Самый факт внимания молодого Толстого к личным слабостям и порокам и несомненная связь этого «перемещения» с «методом» Франклина (через книгу Д.Н. Бегичева «Семейство Холмских») был отмечен Б.М. Эйхенбаумом еще в 1922 г. (см.: Эйхенбаум Б.М. Молодой Толстой. Пб. – Берлин, 1922. С. 24–26). Позднее под углом зрения толстовского внимания к слабостям был проанализирован его ранний дневник и показана зависимость нравственно-эстетической проблематики повести «Детство» от решения темы «слабостей» в дневнике (см.: Галаган Г.Я. Этические и эстетические искания молодого Л. Толстого // Русская литература. 1974. № 1. С. 136–149).

«Разве достаточно уничтожить причину зла, чтобы было добро? Добро положительно, а не отрицательно.

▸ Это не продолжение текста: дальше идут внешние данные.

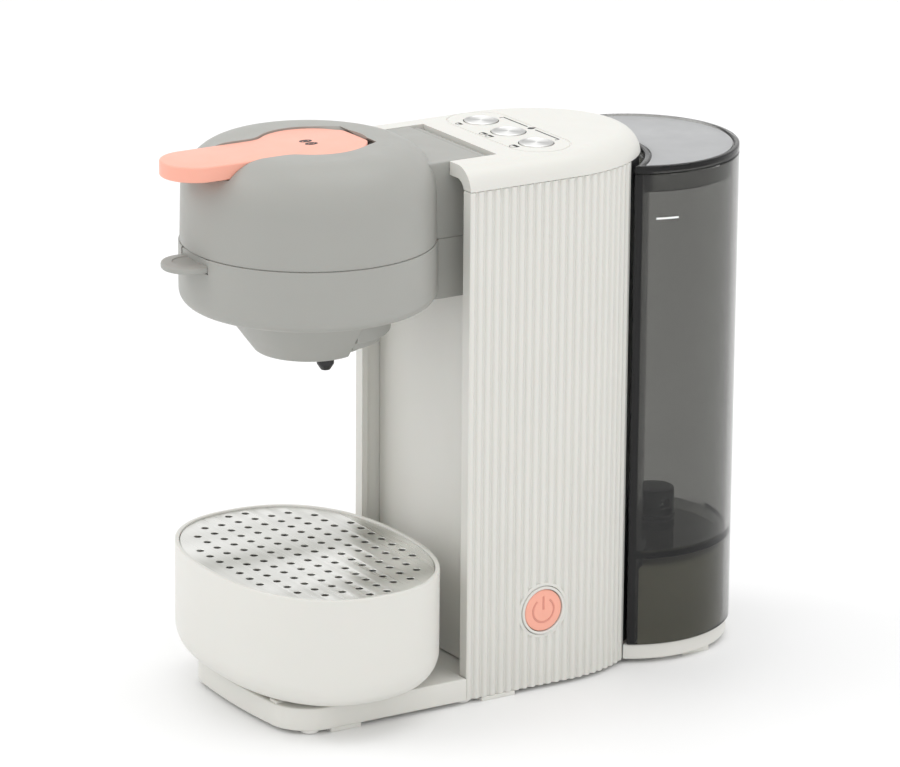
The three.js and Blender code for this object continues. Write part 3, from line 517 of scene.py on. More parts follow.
def moulded(name, colour, roughness, grain, grain_depth, coat=0.0):
    """Injection-moulded plastic: fine mould grain, faint tone drift, uneven gloss."""
    made = Material(name, colour, roughness)
    made.vary_colour(made.noise(35, 3), darker(colour, 0.965))
    made.vary_roughness(made.noise(90, 4), roughness * 0.88, roughness * 1.12)
    made.bump(made.noise(grain, 2), 0.25, grain_depth)
    made.set("Coat Weight", coat)
    made.set("Coat Roughness", 0.25)
    made.set("Subsurface Weight", 0.04)
    made.set("Subsurface Scale", 0.002)
    return made.data


# How fast light dims inside the smoked plastic, per metre.
SMOKE_DENSITY = 60.0


def clear_tinted(name, colour, roughness, clearness=1.0):
    made = Material(name, colour, roughness)
    made.set("Transmission Weight", clearness)
    made.set("IOR", 1.4)
    made.vary_roughness(made.noise(60, 3), roughness, roughness * 1.6)
    depth = made.node("ShaderNodeVolumeAbsorption")
    depth.inputs["Color"].default_value = (0, 0, 0, 1)
    depth.inputs["Density"].default_value = SMOKE_DENSITY
    made.link(depth.outputs["Volume"], made.tree.nodes["Material Output"].inputs["Volume"])
    return made.data


# How often brushed streaks change along and across them, per metre.
STREAK_ALONG, STREAK_ACROSS = 6, 900


def brushed(name, colour, roughness):
    """Sheet steel brushed along X."""
    made = Material(name, colour, roughness, 1.0)
    made.set("Anisotropic", 0.5)
    streaks = made.noise(1.0, 3, made.stretched(STREAK_ALONG, STREAK_ACROSS, STREAK_ACROSS))
    made.vary_roughness(streaks, roughness * 0.7, roughness * 1.35)
    made.vary_colour(streaks, darker(colour, 0.86))
    made.bump(streaks, 0.12, 0.00002)
    return made.data


def painted_sheen_sheet(name, colour, shaded, roughness):
    """Brushed sheet with broad, soft bands of painted sheen: its colour blends between bright and shaded
    across tilted bands, a painted highlight and shade.
    """
    made = Material(name, colour, roughness, 1.0)
    # Broad tilted noise bands, below, blend the colour towards shaded: painted bands of sheen, bright and
    # shaded.
    mapping = made.node("ShaderNodeMapping")
    mapping.inputs["Rotation"].default_value = (0, 0, math.radians(38))
    mapping.inputs["Scale"].default_value = (26, 4, 1)
    made.link(made.place, mapping.inputs["Vector"])
    made.vary_colour(made.ranged(made.noise(1.0, 1, mapping.outputs["Vector"]), 0.0, 1.0), shaded)
    streaks = made.noise(1.0, 3, made.stretched(STREAK_ALONG, STREAK_ACROSS, STREAK_ACROSS))
    made.vary_roughness(streaks, roughness * 0.7, roughness * 1.3)
    made.bump(streaks, 0.1, 0.000005)
    return made.data


def spun_painted_fans(name, colour, shaded, roughness, x, y):
    """Turned metal about a vertical axis: fine rings as bumps, and the fan of light and shade that such
    rings make, painted into the colour as painted highlight and shade.
    """
    made = Material(name, colour, roughness, 1.0)
    centred = made.node("ShaderNodeMapping")
    centred.inputs["Location"].default_value = (-x, -y, 0)
    made.link(made.place, centred.inputs["Vector"])
    fan = made.node("ShaderNodeTexGradient", gradient_type="RADIAL")
    made.link(centred.outputs["Vector"], fan.inputs["Vector"])
    # The gradient runs from 0 to 1 in a turn, so this gives two bright and two dark fans of painted
    # highlight and shade.
    wave = made.node("ShaderNodeMath", operation="MULTIPLY")
    wave.inputs[1].default_value = 2 * FULL
    made.link(fan.outputs["Fac"], wave.inputs[0])
    swing = made.node("ShaderNodeMath", operation="SINE")
    made.link(wave.outputs["Value"], swing.inputs[0])
    share = made.node("ShaderNodeMapRange")
    share.inputs["From Min"].default_value = -1
    share.inputs["To Max"].default_value = 1
    made.link(swing.outputs["Value"], share.inputs["Value"])
    made.vary_colour(share.outputs["Result"], shaded)
    rings = made.node("ShaderNodeTexWave", wave_type="RINGS", rings_direction="Z")
    rings.inputs["Scale"].default_value = 700
    made.link(centred.outputs["Vector"], rings.inputs["Vector"])
    made.bump(rings.outputs["Fac"], 0.15, 0.00003)
    return made.data


def rubbery(name, colour):
    made = Material(name, colour, 0.75)
    made.vary_roughness(made.noise(200, 3), 0.65, 0.85)
    made.bump(made.noise(1500, 2), 0.3, 0.00003)
    return made.data


def cast(name, colour):
    made = Material(name, colour, 0.45, 1.0)
    made.vary_roughness(made.noise(300, 4), 0.35, 0.6)
    made.bump(made.noise(700, 4), 0.5, 0.00008)
    return made.data


def coated_board(name, colour):
    made = Material(name, colour, 0.35)
    made.vary_colour(made.noise(220, 1), darker(colour, 0.6))
    made.set("Coat Weight", 0.5)
    return made.data


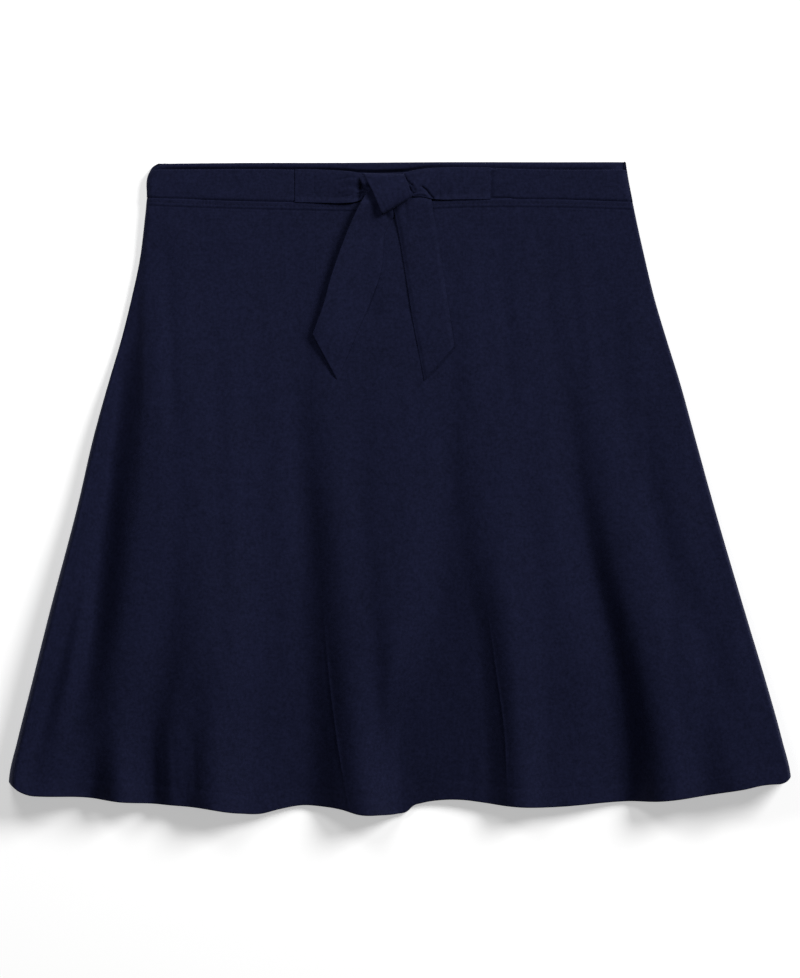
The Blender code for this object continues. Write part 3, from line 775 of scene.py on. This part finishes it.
def buildShorts():
    look = shorts
    levels = np.concatenate([np.linspace(0, 0.745, 52), np.linspace(0.78, 1, 34)])
    top, bottom, hemRow = straight(look["top"]), straight(look["hem"]), look["hem"] - look["hemAllowance"]
    seams, rolls = look["sideHeights"], look["sideRoll"]
    for side, sideName in ((-1, "left"), (1, "right")):
        outer = lambda drop: smooth(look["edges"], drop, 1 if side < 0 else 2)
        inner = lambda drop: side * (0.12 + smooth(look["inseam"], drop - look["crotch"]))
        left, right = (outer, inner) if side < 0 else (inner, outer)
        for outward, layer in ((1, "front"), (-1, "back")):
            base = look[layer + "Height"]

            def face(x, drop):
                wave = np.sin(x / 19.0 + drop / 60) * np.cos(drop / 27.0)
                height = base + 0.13 * wave + 0.1 * softNoise(x, drop, 14, 30, 41)
                if outward > 0:
                    height += look["topRise"] * (1 - ease(drop - look["top"], 0, look["topRiseOver"]))
                return height - outward * (0.15 * peak(x, 0, 1.0) + 0.12 * peak(drop, hemRow, 0.8))

            grid = panelGrid(face, left, right, top, bottom, levels, 58, (1, 1), outward, seams, rolls)
            # above the crotch the inner edge is a flat seam, not a turned one
            edge = slice(-len(turnSteps), None) if side < 0 else slice(0, len(turnSteps))
            drop = cut["length"] / 2 - grid[:, edge, 1]
            flat = face(grid[:, edge, 0], drop)
            grid[:, edge, 2] = np.where(drop < look["crotch"] + 1, flat, grid[:, edge, 2])
            grid = foldUnder(grid, outward, 6, look["hemRadius"])
            piece = gridPiece(f"shorts_{layer}_{sideName}_leg", grid, shortsCloth, outward, look["cloth"])
            dress(piece, "navy_shorts", f"shorts_{layer}_{sideName}")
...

Оттого именно и достаточно <…> Сними грубую кору с бриллианта, в нем будет блеск; откинь оболочку слабостей, будет добродетель… Разве добродетель состоит в том, чтобы исправляться от слабостей <…>? Кажется, добродетель есть самоотвержение. – Неправда. <…> Всякий раз, когда я пишу дневник откровенно, я не испытываю никакой досады на себя за слабости; мне кажется, что ежели я в них признался, то их уже нет» (ПСС. Т. 1. 290–291).

Чисто количественно можно сказать, что у Толстого о самообмане даже больше, чем у Достоевского, но надо понять – и общее, и особенное в них.

Особо:

1) Самообман в развитии индивидуальном, то есть начиная с ДЕТСТВА.

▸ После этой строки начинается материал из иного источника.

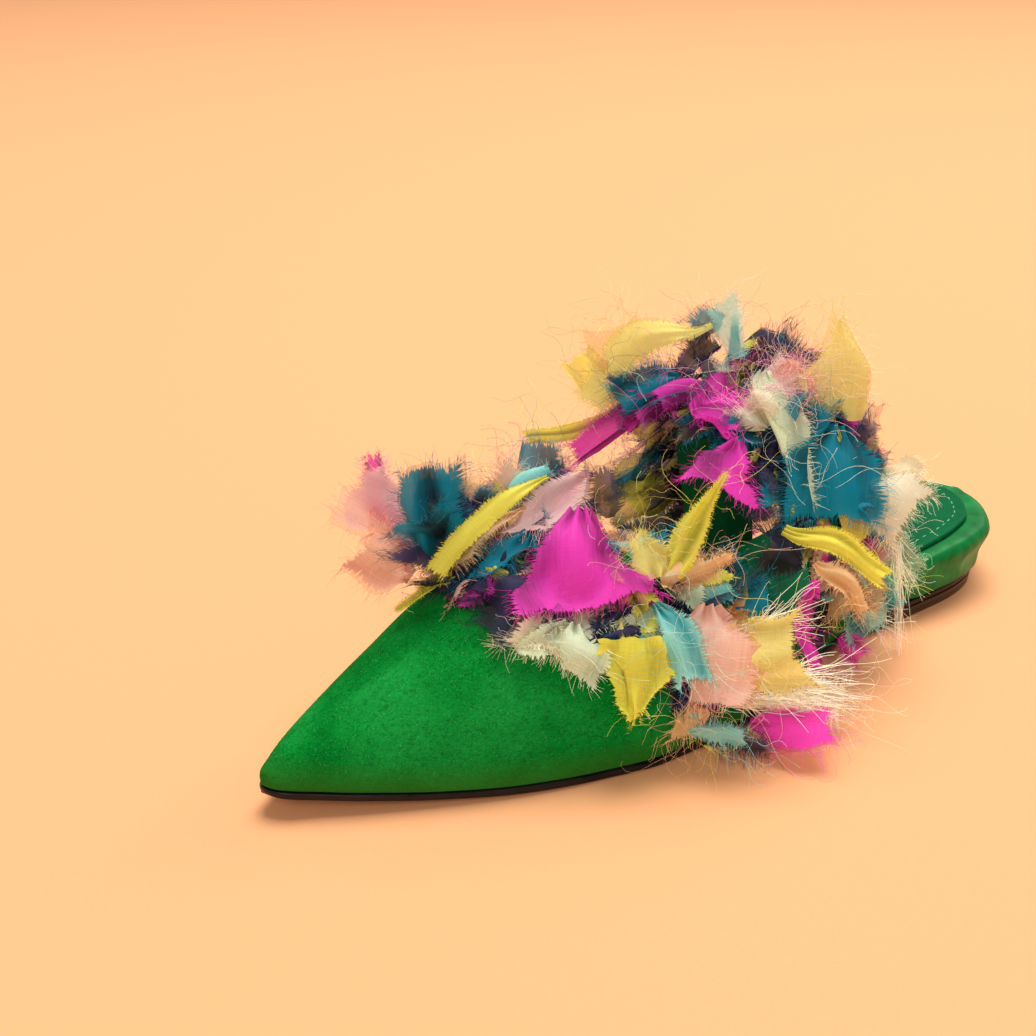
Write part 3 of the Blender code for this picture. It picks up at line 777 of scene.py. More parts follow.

Анализ такой же скрупулезный, такой же электронно-микроскопический, как тот, что делали психологи В. Давыдов и В. Зинченко с цветовыми, звуковыми, зрительными, слуховыми и пр. восприятиями детей (японский опыт!), только, конечно, еще более тонкий, еще более ювелирный. Здесь в элементарной, элементной форме найдем все то, что потом махрово расцветет в формах взрослых.

«Это не я, это она», – говорит ребенок, разбивший вазу, указывая на свою руку.

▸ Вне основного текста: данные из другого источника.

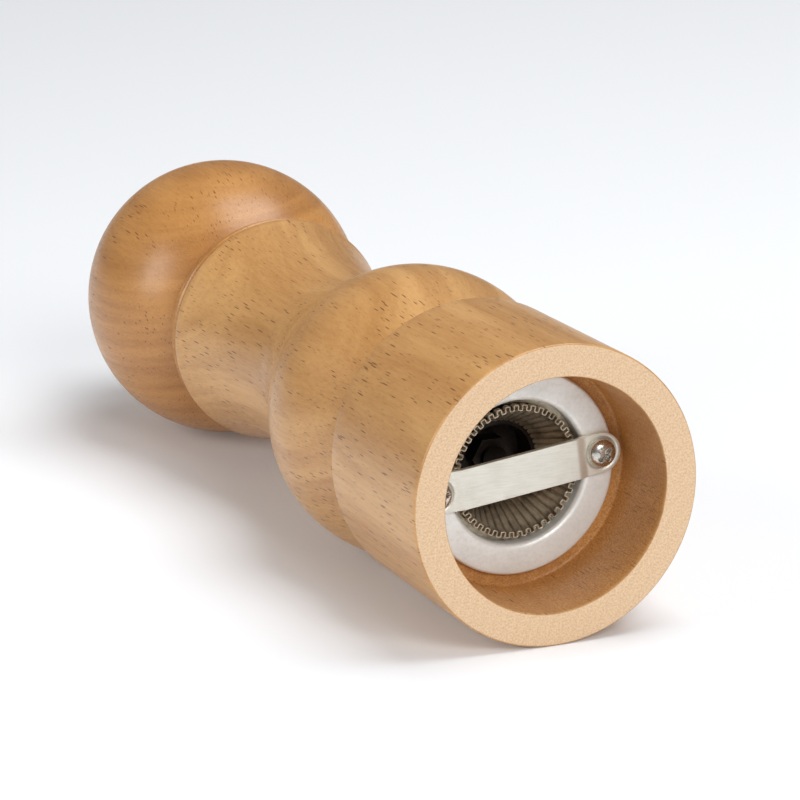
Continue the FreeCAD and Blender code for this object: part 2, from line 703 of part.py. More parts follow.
def make_head():
    """The turned beech head: tenon, neck ring, crease and ball, bored through for the shaft."""
    body = new_body("head")
    sketch, edges, _ = revolve(body, [
        ("shaft_bore_radius", "tenon_bottom"),
        ("tenon_radius - small_round", "tenon_bottom", Arc("small_round")),
        ("tenon_radius", "tenon_bottom + small_round"),
        ("tenon_radius", "head_bottom"),
        ("neck_radius - small_round", "head_bottom", Arc("small_round")),
        ("neck_radius", "head_bottom + small_round", Arc("neck_curve")),
        ("crease_radius", Free(128.9), Arc("ball_radius")),
        ("seat_radius", Free(172.9)),
        ("seat_radius", "seat_height"),
        ("shaft_bore_radius", "seat_height"),
    ])
    ball = edges[6]
    sketch.addConstraint(Sketcher.Constraint("PointOnObject", ball, 3, Y_AXIS))
    pin_coordinate(sketch, "DistanceY", ball, 3, "ball_height")
    pilots = new_sketch(body, "headPilotSketch", "XY_Plane", "tenon_bottom")
    for side in ("", "- "):
        circle(pilots, f"{side}plate_screw_circle", "0", "screw_shank_radius + pilot_play")
    cut(body, pilots, "plate_screw_length", True, "PilotHoles")
    return body


def make_drive_plate():
    """The steel plate under the tenon, whose square hole turns the shaft."""
    low = "tenon_bottom - drive_plate_thickness"
    body = make_square_washer("drive_plate", low, "drive_plate_thickness", "drive_plate_radius")
    holes = new_sketch(body, "drive_plateHoleSketch", "XY_Plane", f"{low} - cut_margin")
    for side in ("", "- "):
        circle(holes, f"{side}plate_screw_circle", "0", "screw_shank_radius + pilot_play")
    cut(body, holes, "drive_plate_thickness + 2 * cut_margin", True, "ScrewHoles")
    return body


def make_knob():
    """The adjusting knob: a fluted, domed nut on the shaft's threaded end."""
    body = new_body("knob")
    low = "seat_height + cap_plate_thickness + knob_washer_thickness + 2 * knob_gap"
    revolve(body, [
        ("knob_bore_radius", low),
        ("knob_radius - small_round", low),
        ("knob_radius", f"{low} + small_round"),
        ("knob_radius", f"{low} + knob_skirt", Arc("knob_radius")),
        ("knob_tip_radius", f"{low} + knob_height"),
        ("0", f"{low} + knob_height"),
        ("0", f"{low} + knob_bore_depth"),
        ("knob_bore_radius", f"{low} + knob_bore_depth"),
    ])
    flute = new_sketch(body, "knobFluteSketch", "XY_Plane", f"{low} + small_round * 2")
    circle(flute, "knob_radius + knob_flute_radius / 3", "0", "knob_flute_radius")
    groove = cut(body, flute, "knob_skirt - small_round * 3", True, "Flute")
    repeat_round(body, [groove], "knob_flute_count", "Flutes")
    return body


def make_all():
    """Every sub-part of the mill, from the outlet up to the knob."""
    make_body()
    make_flange_ring()
    make_female_burr()
    ring("housing_sleeve", "insert_radius - sleeve_wall", "insert_radius", "female_top", "sleeve_top")
    make_guide_bridge()
    make_retaining_bar()
    make_screw_pair("bar_screws", "screw_circle",
                    "recess_depth - flange_thickness - bar_thickness + dimple_depth",
                    "screw_head_radius", "screw_head_side", "screw_head_height",
                    "screw_length", "bar_angle")
    make_male_burr()
    make_burr_hub()
    make_shaft()
    make_shaft_nut()
    make_square_washer("lower_spring_washer", "hub_top", "washer_thickness", "washer_radius")
    make_spring()
    make_square_washer("thrust_washer", "sleeve_top - thrust_washer_gap - washer_thickness",
                       "washer_thickness", "washer_radius")
    make_head()
    make_drive_plate()
    make_screw_pair("drive_plate_screws", "plate_screw_circle",
                    "tenon_bottom - drive_plate_thickness",
                    "plate_screw_head_radius", "plate_screw_head_side",
                    "plate_screw_head_height", "plate_screw_length")
    ring("cap_plate", "cap_plate_hole", "cap_plate_radius",
         "seat_height", "seat_height + cap_plate_thickness")
    ring("knob_washer", "thread_radius + 2 * knob_gap", "knob_washer_radius",
         "seat_height + cap_plate_thickness + knob_gap",
         "seat_height + cap_plate_thickness + knob_gap + knob_washer_thickness")
    make_knob()


def sub_parts():
    """The finished pieces: every PartDesign body and every free-standing Part feature."""
    kinds = ("PartDesign::Body", "Part::Feature")
    return [item for item in doc.Objects if item.TypeId in kinds]


def check_document():
    """Stop if any object failed to compute or any piece has a missing or faulty shape."""
    for item in doc.Objects:
        if "Invalid" in item.State or "Error" in item.State:
            raise RuntimeError(f"{item.Label} failed: {item.State}")
    for piece in sub_parts():
        if piece.Shape.isNull() or not piece.Shape.isValid():
            raise RuntimeError(f"{piece.Label} has no valid shape")


def export_pieces():
    os.makedirs("parts", exist_ok=True)
    for piece in sub_parts():
        piece.Shape.exportStep(os.path.join("parts", f"{piece.Label}.step"))
        print(piece.Label, round(piece.Shape.Volume, 1), len(piece.Shape.Solids))


make_sheet()
make_all()
doc.recompute()
check_document()
export_pieces()
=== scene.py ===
"""Looks of the turned beech pepper mill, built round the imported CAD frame.

The frame stands upright: +Z runs from the grinding outlet to the knob. The studio view shows the mill
lying on its +Y side, so the camera's "up" is -Y and the main floor is a plane under the +Y side.
"""
import json
import math

import bmesh
import bpy
from mathutils import Matrix, Vector


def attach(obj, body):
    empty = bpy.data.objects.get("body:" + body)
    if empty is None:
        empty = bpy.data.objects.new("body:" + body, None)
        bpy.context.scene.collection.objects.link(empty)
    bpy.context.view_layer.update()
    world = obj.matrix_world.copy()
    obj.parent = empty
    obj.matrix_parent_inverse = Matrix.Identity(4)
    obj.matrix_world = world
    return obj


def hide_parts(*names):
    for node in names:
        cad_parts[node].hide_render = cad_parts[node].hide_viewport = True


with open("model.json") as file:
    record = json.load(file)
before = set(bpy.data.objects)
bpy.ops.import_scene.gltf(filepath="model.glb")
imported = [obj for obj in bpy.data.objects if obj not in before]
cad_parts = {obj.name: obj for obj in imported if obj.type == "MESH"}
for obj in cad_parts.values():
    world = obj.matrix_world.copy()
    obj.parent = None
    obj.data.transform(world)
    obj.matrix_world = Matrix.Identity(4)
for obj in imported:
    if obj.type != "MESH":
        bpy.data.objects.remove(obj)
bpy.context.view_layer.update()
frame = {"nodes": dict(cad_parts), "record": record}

MM = 0.001

# Driving sizes of the turned pieces, in millimetres, the same as the CAD pieces they stand for.
BASE_RADIUS = 28.2
BASE_TOP_RADIUS = 27.4
BASE_HEIGHT = 37.1
EDGE_ROUND = 0.45
GROOVE_RADIUS = 23.4
GROOVE_STEP = 0.5
BEAD_RADIUS = 27.6
BEAD_HEIGHT = 58.6
BEAD_CURVE = 29.0
WAIST_RADIUS = 17.9
WAIST_HEIGHT = 93.0
LIP_RADIUS = 21.8
LIP_HEIGHT = 119.8
SEAM_HEIGHT = 121.9
SMALL_ROUND = 0.5
RECESS_MOUTH = 22.05
RECESS_FLOOR = 21.5
RECESS_DEPTH = 16.7
MECHANISM_BORE = 14.2
MECHANISM_TOP = 45.2
CHAMBER_RADIUS = 13.0
SOCKET_RADIUS = 14.7
SOCKET_FLOOR = 107.5
HEAD_BOTTOM = 122.15
NECK_RADIUS = 21.6
NECK_CURVE = 11.0
CREASE_RADIUS = 18.9
BALL_RADIUS = 26.87
BALL_HEIGHT = 147.65
TENON_RADIUS = 14.2
TENON_BOTTOM = 110.0
SHAFT_BORE = 4.3
SEAT_RADIUS = 8.5
SEAT_HEIGHT = 171.9

# The pressed and screwed steel parts, in millimetres.
FLANGE_RADIUS = 19.25
FLANGE_THICKNESS = 1.0
OUTLET_RADIUS = 13.5
INSERT_RADIUS = 14.1
OUTLET_ROUND = 1.0
COLLAR_TOP = 19.0
BAR_WIDTH = 7.6
BAR_THICKNESS = 1.0
BAR_RISE = 0.4
BAR_ANGLE = -6.8  # degrees
BAR_BEND = (11.4, 13.6)  # a little softer than the CAD bar's bend
BAR_EDGE_SOFTNESS = 0.16
SCREW_CIRCLE = 16.5
SCREW_HEAD_RADIUS = 2.65
SCREW_HEAD_HEIGHT = 1.9
SCREW_HEAD_SIDE = 0.7
SCREW_SHANK_RADIUS = 1.2
SCREW_LENGTH = 9.0
SCREW_SPINS = {1: 38.0, -1: 12.0}  # degrees that each screw was left turned
DOME_POWERS = (3.2, 0.75)  # a flat middle and a round shoulder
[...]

Очень четкое и обоснованное разделение по возрастным группам… Примерно:

1) от 2 до 5, то есть до полностью сформировавшейся речи;

2) от 5 до 10 (встреча с болью, со злом, со смертью…);

3) с 10 до подростка;

4) подросток – юноша.

Но начинать, конечно, надо с детей.

Сделать антологию самообмана у русских писателей.

Гоголь: «Теперь у нас подлецов не бывает, есть люди благонамеренные, приятные, а таких, которые бы на всеобщий позор выставили свою физиономию под публичную оплеуху, отыщется разве каких-нибудь два-три человека, да и те уже говорят теперь о добродетели» (Гоголь Н.В. ПСС. Л., 1951. Т. VI. С. 241).

О Чичикове: «…говорил ли о добродетели и о добродетели рассуждал он очень хорошо, даже со слезами на глазах» (там же. С. 17).

Чичиков – заговаривает свой обман и самообман.

«Вот он (у Манилова. – Ю.К.) уже хотел было выразиться в таком духе, что, наслышавшись о добродетелях и редких свойствах души его (Манилова. – Ю.К.), почел долгом принести лично дань уважения, но спохватился и почувствовал, что это слишком. Искоса бросив еще один взгляд на все, что было в комнате, он почувствовал, что слова добродетель и редкое свойство души можно с успехом заменить словами экономия и порядок».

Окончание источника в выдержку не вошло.